Por outro lado, o Orçamento Geral da União executado em 2018 foi de R$ 2,62 Trilhões em Dívida Pública, sem a devida transparência nos dados, nem auditoria integral com participação popular. O Brasil deve mais de R$ 5 Trilhões de endividamento interno e US$ 556 bilhões na dívida externa. Não contente com esse escândalo, desde 2010 houve R$ 512 bilhões de renúncias tributárias (que o Estado não recebe das empresas devedoras. Ver mais aqui. A propósito, do Orçamento Geral da União, foram destinados 3,26% para Assistência Social. Habitação nem entra no gráfico.

Assim, falta alojamento/albergue para mulheres em situação de rua, absorventes não são mais doados no Centro Pop, clínicas de desintoxicação são Organizações Sociais (OS), ligadas a igrejas chamadas também de comunidades terapêuticas (terceirização do serviço público), filas em postos de saúde, falta ou ausência de medicamentos, entre outras mazelas.

De acordo com o documento Floripa Social, da prefeitura de Florianópolis, “em cinco anos, Florianópolis saltou de cerca de 250 pessoas em situação de rua para 500 em meados de 2017. Já na grande Florianópolis como um todo, estima-se a presença de mil pessoas dormindo ao ar livre”.

Um ano de EscutAção

Como fala no próprio evento do Facebook, criado para o encontro de quinta-feira, o projeto Educação Comunitária Integrar tem como prática pedagógica um exercício que, sem que fosse planejado inicialmente, oportunizou a criação do Grupo EscutAção: a Caminhada dos Privilégios.

Em 2018, ao finalizar o exercício, nas escadarias do Rosário, centro de Florianópolis, muitos estudantes, na sua grande maioria mulheres, relataram casos de violências. Por conta destes relatos, foi idealizado um espaço onde as mulheres pudessem falar sobre as violências sem os olhares de desconfiança, onde cada uma encontrasse na outra a força para seguir sem medo.

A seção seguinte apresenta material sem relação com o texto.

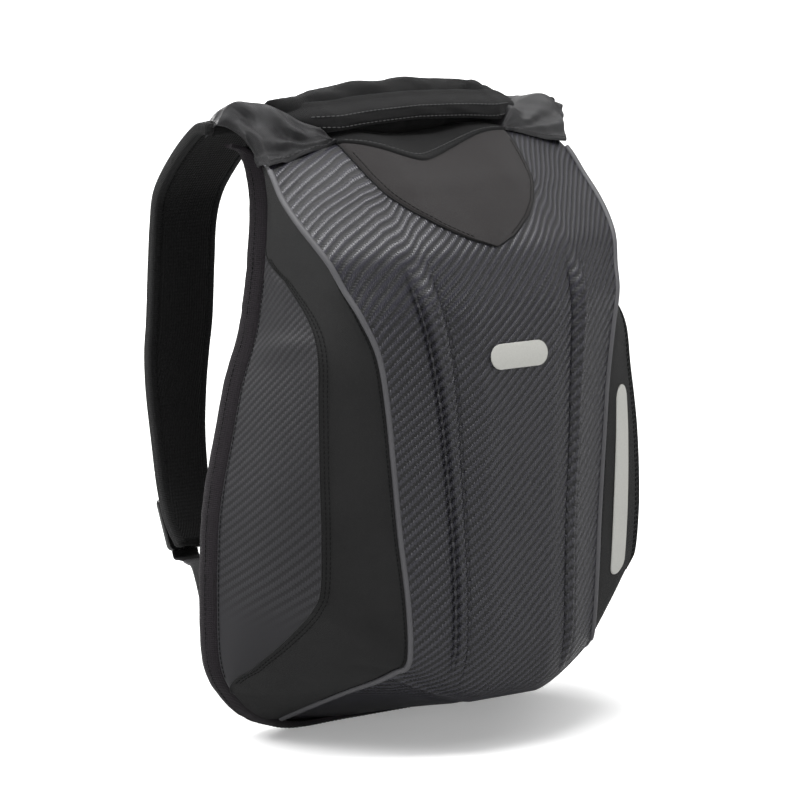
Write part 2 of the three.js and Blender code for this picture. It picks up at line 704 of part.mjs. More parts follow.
// The place, run and rear-facing direction of a strap's centre line.
function strapFrame(at) {
  const last = STRAP_PATH.length - 1;
  const run = strapCentre(Math.min(at + 0.05, last)).sub(strapCentre(Math.max(at - 0.05, 0)));
  run.x = 0;
  run.normalize();
  return { centre: strapCentre(at), run, rear: new THREE.Vector3(1, 0, 0).cross(run).normalize() };
}

function strap(side) {
  const across = new THREE.Vector3(1, 0, 0);
  const rings = steps(0, STRAP_PATH.length - 1, 22).map((at) => {
    const { centre, rear } = strapFrame(at);
    const wide = STRAP_WIDTH * along(STRAP_PATH, "wide", at);
    const ring = flatRing(centre, across, rear, wide / 2, STRAP_THICKNESS / 2);
    return side > 0 ? ring : ring.map(mirrored);
  });
  return ringSolid(rings);
}

// A flat band through the given points, level across the X axis, with a width for each end.
function band(points, startWidth, endWidth, thickness, side) {
  const curve = new THREE.CatmullRomCurve3(points, false, "centripetal");
  const count = (points.length - 1) * 2;
  const rings = steps(0, 1, count).map((share) => {
    const run = curve.getTangent(share);
    run.x = 0;
    const rear = new THREE.Vector3(1, 0, 0).cross(run.normalize());
    const width = startWidth + (endWidth - startWidth) * share;
    const ring = flatRing(curve.getPoint(share), new THREE.Vector3(1, 0, 0), rear, width / 2, thickness / 2);
    return side > 0 ? ring : ring.map(mirrored);
  });
  return ringSolid(rings);
}

// The buckle lies behind the strap's end, with room between them for the band that holds it.
const BUCKLE_BEHIND = STRAP_THICKNESS / 2 + CLEARANCE * 2 + WEBBING_THICKNESS + BUCKLE_THICKNESS / 2;
const BAND_OFF_BUCKLE = BUCKLE_THICKNESS / 2 + CLEARANCE + WEBBING_THICKNESS / 2;
const SLOT_LENGTH = (BUCKLE_LENGTH - 3 * BUCKLE_BAR) / 2;

// A point by its distance down the buckle and behind the buckle's middle plane.
function bucklePoint(down, behind) {
  const { centre, run, rear } = strapFrame(BUCKLE_ROW);
  return centre.addScaledVector(rear, BUCKLE_BEHIND + behind).addScaledVector(run, down);
}

// A ladder buckle: a frame with three bars, cut through by two slots.
function buckle(side) {
  const frame = roundedRectangle(new THREE.Shape(), BUCKLE_WIDTH, BUCKLE_LENGTH, 0, 5);
  for (const centre of [-(SLOT_LENGTH + BUCKLE_BAR) / 2, (SLOT_LENGTH + BUCKLE_BAR) / 2]) {
    frame.holes.push(roundedRectangle(new THREE.Path(), WEBBING_WIDTH + 2, SLOT_LENGTH, centre, 1));
  }
  const geometry = new THREE.ExtrudeGeometry(frame, {
    depth: BUCKLE_THICKNESS, bevelEnabled: false, curveSegments: 2,
  });
  geometry.translate(0, 0, -BUCKLE_THICKNESS / 2);
  const { run, rear } = strapFrame(BUCKLE_ROW);
  geometry.applyMatrix4(new THREE.Matrix4().makeBasis(new THREE.Vector3(1, 0, 0), run, rear));
  const centre = bucklePoint(0, 0);
  geometry.translate(side * centre.x, centre.y, centre.z);
  return geometry;
}

// The short band that holds the buckle: up the strap's rear face, round the buckle's top bar.
function buckleAnchor(side) {
  const bar = -(BUCKLE_LENGTH - BUCKLE_BAR) / 2;
  const past = bar + BUCKLE_BAR / 2 + CLEARANCE + WEBBING_THICKNESS;
  const start = bar - ANCHOR_LENGTH;
  const corner = bar + BUCKLE_BAR / 2 + CLEARANCE;
  const face = BUCKLE_THICKNESS / 2;
  return band([
    bucklePoint(start, -BAND_OFF_BUCKLE), bucklePoint((start + bar) / 2, -BAND_OFF_BUCKLE),
    bucklePoint(bar, -BAND_OFF_BUCKLE), bucklePoint(corner, -BAND_OFF_BUCKLE), bucklePoint(past, -face),
    bucklePoint(past, face), bucklePoint(corner, BAND_OFF_BUCKLE), bucklePoint(bar, BAND_OFF_BUCKLE),
    bucklePoint(bar - BUCKLE_BAR * 2, BAND_OFF_BUCKLE * 0.7),
  ], WEBBING_WIDTH, WEBBING_WIDTH, WEBBING_THICKNESS, side);
}

// The sewn tab at the back panel's lower corner, narrowing to the webbing's width.
const TAB_PATH = table(
  ["out", "behind", "up"],
  [0.83, 0.0, 0.2],
  [0.822, 0.13, 0.235],
  [0.812, 0.29, 0.262],
);

function tabPoint(row) {
  const seat = PANEL_THICKNESS + CLEARANCE + TAB_WALL / 2;
  return place(BODY_HALF_WIDTH * along(TAB_PATH, "out", row),
    -seat - STRAP_REACH * along(TAB_PATH, "behind", row), BODY_HEIGHT * along(TAB_PATH, "up", row));
}

function strapTab(side) {
  return band([0, 0.5, 1, 1.5, 2].map(tabPoint), TAB_BASE_WIDTH, WEBBING_WIDTH + 2, TAB_WALL, side);
}

// The adjusting webbing: from the tab up behind the buckle's lower bar and through its slot.
function webbing(side) {
  const end = TAB_PATH.length - 1;
  const lower = (BUCKLE_LENGTH - BUCKLE_BAR) / 2;
  const run = tabPoint(end).sub(tabPoint(end - 0.1)).normalize();
  const start = tabPoint(end).addScaledVector(run, CLEARANCE + WEBBING_THICKNESS / 2);
  return band([
    start, start.clone().lerp(bucklePoint(lower * 1.4, BAND_OFF_BUCKLE), 0.5),
    bucklePoint(lower * 1.4, BAND_OFF_BUCKLE), bucklePoint(lower, BAND_OFF_BUCKLE),
    bucklePoint(lower - BUCKLE_BAR / 2 - CLEARANCE, BAND_OFF_BUCKLE),
    bucklePoint(lower - BUCKLE_BAR / 2 - CLEARANCE - WEBBING_THICKNESS, BUCKLE_THICKNESS / 2),
    bucklePoint(lower - BUCKLE_BAR - WEBBING_THICKNESS * 2, -BUCKLE_THICKNESS / 4),
  ], WEBBING_WIDTH, WEBBING_WIDTH, WEBBING_THICKNESS, side);
}

// A plain reflective bar seated flat on the shell's front.
function frontReflector() {
  const bar = roundedRectangle(new THREE.Shape(), BADGE_LENGTH, BADGE_HEIGHT, 0, BADGE_HEIGHT / 2 - 0.01);
  const geometry = new THREE.ExtrudeGeometry(bar, {
    depth: BADGE_WALL, bevelEnabled: false, curveSegments: 6,
  });
  const outward = outwardAt(BADGE_ROW, 0).setX(0).normalize();
  const sideways = new THREE.Vector3(1, 0, 0);
  const seat = shellSkin(BADGE_ROW, 0).addScaledVector(outward, CLEARANCE);
  geometry.applyMatrix4(new THREE.Matrix4().makeBasis(sideways, outward.clone().cross(sideways), outward));
  geometry.translate(seat.x, seat.y, seat.z);
  return geometry;
}

// A plain reflective strip down the right side panel.
const STRIP = { from: 9.2, to: 12.4, inner: 1.3, outer: 1.62 };

function sideReflector() {
  const outer = [];
  const inner = [];
  for (const at of steps(STRIP.from, STRIP.to, 12)) {
    const end = Math.min(at - STRIP.from, STRIP.to - at) / 0.25;
    const squeeze = end < 1 ? Math.sqrt(Math.max(0.1, 1 - (1 - end) ** 2)) : 1;
    const middle = (STRIP.inner + STRIP.outer) / 2;
    const half = ((STRIP.outer - STRIP.inner) / 2) * squeeze;
    const pairs = steps(middle - half, middle + half, 3).map((lane) => {
      const outward = outwardAt(at, lane);
      const skin = skinAt(at, lane).addScaledVector(outward, LAY_GAP);
      return [skin.clone().addScaledVector(outward, STRIP_WALL), skin];
    });
    outer.push(pairs.map((p) => p[0]));
    inner.push(pairs.map((p) => p[1]));
  }
  return sheetSolid(outer, inner);
}

function roundedRectangle(path, width, height, centre, radius) {
  const w = width / 2;
  const low = centre - height / 2;
  const high = centre + height / 2;
  path.moveTo(-w + radius, low);
  path.lineTo(w - radius, low);
  path.absarc(w - radius, low + radius, radius, -Math.PI / 2, 0, false);
  path.lineTo(w, high - radius);
  path.absarc(w - radius, high - radius, radius, 0, Math.PI / 2, false);
  path.lineTo(-w + radius, high);
  path.absarc(-w + radius, high - radius, radius, Math.PI / 2, Math.PI, false);
  path.lineTo(-w, low + radius);
  path.absarc(-w + radius, low + radius, radius, Math.PI, Math.PI * 1.5, false);
  return path;
}

const CLOTH_BLACK = new THREE.MeshStandardMaterial({ color: 0x232222, roughness: 0.9 });
const CARBON = new THREE.MeshStandardMaterial({ color: 0x2b2b30, roughness: 0.42 });
const EMBOSSED = new THREE.MeshStandardMaterial({ color: 0x2c2b30, roughness: 0.7 });
const PATCH_BROWN = new THREE.MeshStandardMaterial({ color: 0x3a3635, roughness: 0.85 });
const PIPING_GREY = new THREE.MeshStandardMaterial({ color: 0x6b6b72, roughness: 0.5 });
const MESH_BLACK = new THREE.MeshStandardMaterial({ color: 0x141414, roughness: 0.95 });
const WEBBING_BLACK = new THREE.MeshStandardMaterial({ color: 0x1a1a1b, roughness: 0.85 });
const PLASTIC = new THREE.MeshStandardMaterial({ color: 0x151515, roughness: 0.45 });
const REFLECTOR = new THREE.MeshStandardMaterial({ color: 0xe8e6dd, roughness: 0.4 });

const backpack = new THREE.Group();

function add(name, geometry, material) {
  const mesh = new THREE.Mesh(geometry, material);
  mesh.name = name;
  backpack.add(mesh);
}

add("shell", shell(), CARBON);
add("back_panel", backPanel(), MESH_BLACK);
add("edge_binding", binding(), CLOTH_BLACK);
add("yoke_pad", yoke(), CLOTH_BLACK);
add("top_cover", topCover(), CLOTH_BLACK);
add("front_patch", frontPatch(), PATCH_BROWN);
add("grab_handle", handle(), CLOTH_BLACK);
add("front_reflector", frontReflector(), REFLECTOR);
add("side_reflector", sideReflector(), REFLECTOR);
for (const [name, side] of [["left", -1], ["right", 1]]) {
  add(`side_panel_${name}`, sidePanel(side), CLOTH_BLACK);
  add(`side_gusset_${name}`, gusset(side), EMBOSSED);
  add(`piping_${name}`, piping(side), PIPING_GREY);
  add(`shoulder_cap_${name}`, shoulderCap(side), CLOTH_BLACK);
  add(`shoulder_strap_${name}`, strap(side), MESH_BLACK);
  add(`ladder_buckle_${name}`, buckle(side), PLASTIC);
  add(`buckle_anchor_${name}`, buckleAnchor(side), WEBBING_BLACK);
  add(`webbing_${name}`, webbing(side), WEBBING_BLACK);
  add(`strap_tab_${name}`, strapTab(side), CLOTH_BLACK);
}

export default backpack;
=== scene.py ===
"""A hard shell backpack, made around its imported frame: every piece in metres, in the frame's own axes."""

import math

import bpy
import numpy as np
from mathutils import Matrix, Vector


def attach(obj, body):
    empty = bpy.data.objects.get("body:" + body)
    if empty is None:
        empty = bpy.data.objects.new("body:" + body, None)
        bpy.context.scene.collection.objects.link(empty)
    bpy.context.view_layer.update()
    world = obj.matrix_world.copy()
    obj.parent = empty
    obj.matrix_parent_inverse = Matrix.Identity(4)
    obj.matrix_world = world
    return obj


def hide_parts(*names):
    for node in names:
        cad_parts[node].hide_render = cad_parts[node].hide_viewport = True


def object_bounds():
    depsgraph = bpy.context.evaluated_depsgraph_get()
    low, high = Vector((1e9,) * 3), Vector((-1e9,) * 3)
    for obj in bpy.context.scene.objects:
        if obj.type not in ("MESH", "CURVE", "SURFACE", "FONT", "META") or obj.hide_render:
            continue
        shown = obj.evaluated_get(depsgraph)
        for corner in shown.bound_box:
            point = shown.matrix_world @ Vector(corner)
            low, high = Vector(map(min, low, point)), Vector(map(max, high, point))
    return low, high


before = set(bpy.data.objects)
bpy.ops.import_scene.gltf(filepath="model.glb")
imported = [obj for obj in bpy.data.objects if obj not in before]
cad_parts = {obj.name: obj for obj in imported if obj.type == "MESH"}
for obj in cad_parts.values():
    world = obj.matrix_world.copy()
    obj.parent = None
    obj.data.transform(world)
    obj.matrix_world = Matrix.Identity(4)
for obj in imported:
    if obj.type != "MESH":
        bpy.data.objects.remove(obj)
CAD_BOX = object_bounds()

bl_info = {
    "name": "Hard Shell Backpack",
    "version": (1, 0, 0),
    "blender": (4, 5, 0),
    "location": "3D View > Sidebar > Backpack",
    "description": "Makes the pieces of a hard shell backpack around its frame",
    "category": "Add Mesh",
}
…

“A ampliação e continuidade do trabalho que teve início no exercício Caminhada do Privilégios também se deu por compreendermos que o tema da violência contra mulher deve fazer parte das práticas pedagógicas como estratégia para construir relações humanas pautadas na dignidade e respeito”, explicam.

O grupo de mulheres EscutAção continua com suas reuniões mensais, no intuito de auxiliar uma mulher por vez, entendendo que as violências não somem das vidas das vítimas do dia para a noite, mas que elas podem ser suavizadas.